I felt myself shifting between genres. Surely Lord Bruncker, President of the Royal Society, didn’t have a mistress who was a spy for the Dutch? Wikipedia assures me that he might well have, in which case I suppose she might have done the odd bit of assassination on the side. It brought me out of the quaint world of Deb’s London with a start, but it could have happened and it certainly kept me turning the pages.

Deb finds a young man. There is a whole science in Hollywood devoted to the business of arranging for heroine and beau to meet: Swift has Jem save Deb twice – once from attack by a dog and once when she is caught in the crush of a street riot. It’s smoothly done and the budding relationship is nicely, if predictably, handled. And then, suddenly, it’s not predictable at all as the two are separated by their attitudes to the Civil War. Jem supported the Parliamentarians, while Deb’s family were all Royalists. We get a glimpse of the way that the war had split society and how fragile the peace still was.

[SPOILERS in this paragraph. If you don’t want to know if we have a happy ending, skip ahead.] There’s another sub-plot where Deb is trying to find the mother who abandoned her as a child. It does make for some very busy plotting with a series of unlikely coincidences finally bringing Deb and Jem and her mother together, foiling the Dutch and providing a happy ending. (An end-note tells us that everybody died young, but then it was the 17th century and most people did.) The coincidences seem a bit pat to me, but Dickens got away with worse and no one seems to hold that against him.

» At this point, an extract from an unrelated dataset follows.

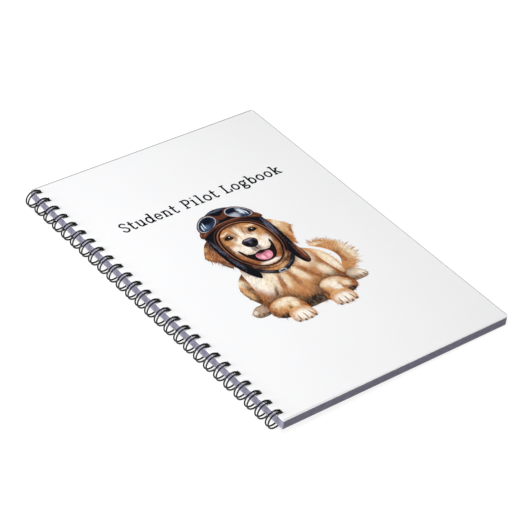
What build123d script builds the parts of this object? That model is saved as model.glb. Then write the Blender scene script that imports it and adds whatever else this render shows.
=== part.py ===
from build123d import *
from build123d.topology import SkipClean

import math
import os

# A pilot's logbook: a block of ruled sheets between two covers, held along one long edge by a
# closed twin-loop wire. Millimetres. +X runs from the spine to the fore edge, +Y from the foot
# of the page to its head, +Z out of the front cover. The origin is below the middle of the
# whole object, at the height of the wire's lowest point.

# Leaves
LEAF_WIDTH = 158.75
LEAF_HEIGHT = 222.25
CORNER_RADIUS = 2.0  # at the fore edge; the spine's corners are square
FRONT_COVER_THICKNESS = 0.35
SHEET_THICKNESS = 0.115
SHEET_COUNT = 40
BACK_COVER_THICKNESS = 0.65

# Twin-loop wire, three loops to the inch
LOOP_COUNT = 26
LOOP_PITCH = 25.4 / 3
FOOT_MARGIN = 6.8  # from the foot of the page to the middle of the first loop
WIRE_DIAMETER = 0.9
RING_RADIUS = 4.9  # to the middle of the wire
WIRE_SPACING = 2.1  # between the two wires of one loop
ROOT_BEND_RADIUS = 0.9
SEAM_GAP = 0.5  # between a loop's tip and the line of the links
END_STUB = 1.2  # straight wire left beyond the first and the last loop
SEAM_ANGLE = -45.0  # where the links lie on the ring, from +X towards +Z

# Where the block sits in the rings
HINGE_OUTSIDE_SPINE = 0.05  # the leaves turn about a line just outside their own edge
FRONT_COVER_ABOVE_HINGE = 3.9
HOLE_START = 1.8  # from the spine edge
HOLE_LENGTH = 3.8
COVER_HOLE_LENGTH = 2.35  # the rings cross the front cover nearer to the spine
HOLE_WIDTH = 3.4
WIRE_ZONE = 8.0  # strip of the underside that the rings pass below

# Worked out from those
WIRE_RADIUS = WIRE_DIAMETER / 2
BLOCK_THICKNESS = FRONT_COVER_THICKNESS + SHEET_COUNT * SHEET_THICKNESS + BACK_COVER_THICKNESS
RING_OUTSIDE_SPINE = HINGE_OUTSIDE_SPINE + RING_RADIUS + WIRE_RADIUS
SPINE_X = (RING_OUTSIDE_SPINE - LEAF_WIDTH) / 2
FORE_EDGE_X = SPINE_X + LEAF_WIDTH
HINGE_X = SPINE_X - HINGE_OUTSIDE_SPINE
HINGE_Z = RING_RADIUS + WIRE_RADIUS
FRONT_COVER_TOP = HINGE_Z + FRONT_COVER_ABOVE_HINGE
UNDERSIDE = FRONT_COVER_TOP - BLOCK_THICKNESS
FOOT_Y = -LEAF_HEIGHT / 2
LEGS_START = SEAM_ANGLE + math.degrees(ROOT_BEND_RADIUS / RING_RADIUS)
LEGS_END = SEAM_ANGLE + 360 - math.degrees((SEAM_GAP + WIRE_SPACING / 2) / RING_RADIUS)
LOOP_POSITIONS = [FOOT_Y + FOOT_MARGIN + LOOP_PITCH * n for n in range(LOOP_COUNT)]


def outline_between(first_x, last_x):
    """A flat rectangle over the leaf's whole height."""
    return Pos((first_x + last_x) / 2, 0) * Rectangle(last_x - first_x, LEAF_HEIGHT)


def round_corners(outline):
    """Rounds the two corners at the fore edge."""
    return fillet(outline.vertices().sort_by(Axis.X)[-2:], CORNER_RADIUS)


def binding_holes(length):
    """A row of flat rectangular holes, one for each loop of the wire."""
    hole_x = SPINE_X + HOLE_START + length / 2
    return [Pos(hole_x, y) * Rectangle(length, HOLE_WIDTH) for y in LOOP_POSITIONS]


def leaf(bottom, thickness, hole_length=HOLE_LENGTH):
    """A cover or a sheet, punched along the spine."""
    outline = round_corners(outline_between(SPINE_X, FORE_EDGE_X))
    return Pos(0, 0, bottom) * extrude(outline - binding_holes(hole_length), thickness)


def back_cover():
    """The back cover. Its underside is two faces: the punched strip that the rings pass below,
    and the open panel beyond it, which can lie flat against something."""
    edge = SPINE_X + WIRE_ZONE
    strip_outline = outline_between(SPINE_X, edge) - binding_holes(HOLE_LENGTH)
    strip = extrude(strip_outline, BACK_COVER_THICKNESS)
    panel = extrude(round_corners(outline_between(edge, FORE_EDGE_X)), BACK_COVER_THICKNESS)
    with SkipClean():
        cover = strip + panel
    return Pos(0, 0, UNDERSIDE) * cover


def ring_plane(angle, along_spine):
    """A plane at that angle of the ring, facing along the wire, with its x axis along +Y."""
    across = math.cos(math.radians(angle))
    up = math.sin(math.radians(angle))
    place = (HINGE_X + RING_RADIUS * across, along_spine, HINGE_Z + RING_RADIUS * up)
    return Plane(place, x_dir=(0, 1, 0), z_dir=(-up, 0, across))


def bent_wire(start, radius, turn):
    """Wire from the plane start, bent about a line that lies radius away along its x axis."""
    pivot = Axis((start * Pos(radius, 0)).position, start.y_dir)
    return revolve(start * Circle(WIRE_RADIUS), pivot, turn)


def leg(y, side, link_length):
    """One wire of a loop: its ring, the bend at the ring's root and its share of the link."""
    legs_y = y + side * WIRE_SPACING / 2
    start = ring_plane(LEGS_START, legs_y)
    centre_line = Axis((HINGE_X, 0, HINGE_Z), (0, -1, 0))
    ring = revolve(start * Circle(WIRE_RADIUS), centre_line, LEGS_END - LEGS_START)
    bend = bent_wire(start, side * ROOT_BEND_RADIUS, -side * 90)
    link_start = start * Pos(side * ROOT_BEND_RADIUS, 0, -ROOT_BEND_RADIUS)
    link_plane = Plane(link_start.position, z_dir=(0, side, 0))
    return [ring, bend, extrude(link_plane * Circle(WIRE_RADIUS), link_length)]


def binding_wire():
    """The whole wire: one piece from end to end, with a round tip on every loop."""
    half_link = (LOOP_PITCH - WIRE_SPACING) / 2 - ROOT_BEND_RADIUS
    pieces = []
    for y in LOOP_POSITIONS:
        pieces += leg(y, -1, END_STUB if y == LOOP_POSITIONS[0] else half_link)
        pieces += leg(y, 1, END_STUB if y == LOOP_POSITIONS[-1] else half_link)
        pieces.append(bent_wire(ring_plane(LEGS_END, y - WIRE_SPACING / 2), WIRE_SPACING / 2, 180))
    return pieces[0].fuse(*pieces[1:])


def save(name, shape):
    export_step(shape, f"parts/{name}.step")


def main():
    os.makedirs("parts", exist_ok=True)
    save("back_cover", back_cover())
    save("binding_wire", binding_wire())
    sheets_top = FRONT_COVER_TOP - FRONT_COVER_THICKNESS
    save("front_cover", leaf(sheets_top, FRONT_COVER_THICKNESS, COVER_HOLE_LENGTH))
    for number in range(1, SHEET_COUNT + 1):
        save(f"sheet_{number:02d}", leaf(sheets_top - number * SHEET_THICKNESS, SHEET_THICKNESS))


main()
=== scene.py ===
"""The looks of a wire-bound pilot's logbook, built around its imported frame. Everything is in metres.

+X runs from the spine to the fore edge, +Y from the foot of the page to its head, +Z out of the
front cover. The cover's print is laid out in millimetres, along the same two axes.
"""

import math
import random

import bmesh
import bpy
from mathutils import Matrix, Vector


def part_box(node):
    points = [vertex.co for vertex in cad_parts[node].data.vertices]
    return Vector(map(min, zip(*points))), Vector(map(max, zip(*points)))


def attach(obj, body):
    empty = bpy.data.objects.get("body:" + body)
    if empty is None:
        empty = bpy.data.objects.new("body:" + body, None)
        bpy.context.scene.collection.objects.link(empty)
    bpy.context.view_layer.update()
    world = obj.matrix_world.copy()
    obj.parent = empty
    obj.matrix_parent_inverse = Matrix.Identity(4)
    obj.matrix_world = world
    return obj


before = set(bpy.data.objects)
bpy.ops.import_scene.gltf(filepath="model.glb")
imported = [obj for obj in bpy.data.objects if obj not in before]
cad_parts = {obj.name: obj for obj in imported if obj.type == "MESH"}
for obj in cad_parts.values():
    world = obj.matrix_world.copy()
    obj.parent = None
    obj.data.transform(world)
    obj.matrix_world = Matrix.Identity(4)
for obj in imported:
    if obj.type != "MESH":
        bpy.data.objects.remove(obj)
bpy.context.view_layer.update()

MM = 0.001
SHEETS = sorted(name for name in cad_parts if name.startswith("sheet_"))
COVER_LOW, COVER_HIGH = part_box("front_cover")
BACK_LOW, BACK_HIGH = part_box("back_cover")
WIRE_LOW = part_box("binding_wire")[0]

# Camera: a long lens above the near corner of the spine, turned a little about its own axis
CAMERA_LENS = 152.8
SENSOR_WIDTH = 36.0
CAMERA_AZIMUTH = math.radians(-44.58)
CAMERA_ELEVATION = math.radians(38.07)
CAMERA_ROLL = math.radians(8.73)
CAMERA_TARGET = Vector((-5.38 * MM, -8.53 * MM, COVER_HIGH.z))
CAMERA_DISTANCE = 1.2227


# ---------------------------------------------------------------- materials


class Tree:
    """The node tree of one material, built a node at a time."""

    def __init__(self, name):
        self.material = bpy.data.materials.new(name)
        self.material.use_nodes = True
        self.nodes = self.material.node_tree.nodes
        self.links = self.material.node_tree.links
        self.shader = self.nodes["Principled BSDF"]

    def node(self, kind, inputs=None, **settings):
        """A new node. An input is a number, a colour or another node's output socket."""
        made = self.nodes.new(kind)
        for name, value in settings.items():
            setattr(made, name, value)
        for name, value in (inputs or {}).items():
            self.put(made, name, value)
        return made

    def put(self, node, name, value):
        """Gives one of a node's inputs its value, or a link to another node's output."""
        socket = node.inputs[name]
        if isinstance(value, bpy.types.NodeSocket):
            self.links.new(value, socket)
        else:
            socket.default_value = value

    def set(self, **values):
        """Sets or links the shader's own inputs, with _ for a space in their names."""
        for name, value in values.items():
            self.put(self.shader, name.replace("_", " "), value)

    def place(self):
        """The point's own place on the object, in metres."""
        return self.node("ShaderNodeTexCoord").outputs["Object"]

    def noise(self, vector, scale, detail=2.0, roughness=0.5):
        """A soft random pattern from about 0 to 1. A larger scale makes it finer."""
        inputs = {"Vector": vector, "Scale": scale, "Detail": detail, "Roughness": roughness}
        return self.node("ShaderNodeTexNoise", inputs).outputs["Fac"]

    def stretched(self, vector, size):
        """The vector measured in units of that size along each axis."""
        inputs = {"Vector": vector, "Scale": size}
        return self.node("ShaderNodeMapping", inputs, vector_type="TEXTURE").outputs[0]

    def math(self, operation, first, second=0.0):
        made = self.node("ShaderNodeMath", {0: first, 1: second}, operation=operation)
        return made.outputs[0]

    def band(self, value, from_low, from_high, to_low=0.0, to_high=1.0):
        """The value eased from one range into another, and held at its ends."""
        inputs = {
            "Value": value,
            "From Min": from_low,
            "From Max": from_high,
            "To Min": to_low,
            "To Max": to_high,
        }
        made = self.node("ShaderNodeMapRange", inputs, interpolation_type="SMOOTHSTEP")
        return made.outputs[0]

    def mix(self, share, first, second):
        """A colour between two others."""
        inputs = {0: share, 6: as_colour(first), 7: as_colour(second)}
        return self.node("ShaderNodeMix", inputs, data_type="RGBA").outputs[2]

    def bump(self, height, strength, distance):
        inputs = {"Height": height, "Strength": strength, "Distance": distance}
        return self.node("ShaderNodeBump", inputs).outputs["Normal"]

    def axes(self, vector):
        return self.node("ShaderNodeSeparateXYZ", {0: vector}).outputs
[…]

For me, the busy plotting sometimes got in the way of enjoying the history. There are so many things going on that ‘What happened next?’ can get in the way of an appreciation of what we are experiencing now. But it’s stories that keep people reading and Swift spins an excellent tale. The characters, too are just fabulous and utterly believable. Pepys is particularly interesting, part avuncular employer, part satyr. In these days of #metoo, Swift walks a very fine line between suggesting that Pepys is basically a decent man and making it clear that his attitude to women, whilst perhaps more acceptable then than now, was amoral and deeply damaging to many of them (including his wife whose misery – well-recoded in the diaries – is sympathetically drawn).

If the magic, for me, was sometimes lost as we jumped from a description of a shopping trip to a quick aside into espionage with a rushed meeting with her young man (disapproved of by Elisabeth, of course) and then back to an account of supper in the Pepys household, at least there was magic to lose.

Overall, this was a wonderful book and one which, thanks in part to the constant twists and turns of the plot, is likely to draw in even people who have no previous interest in the period.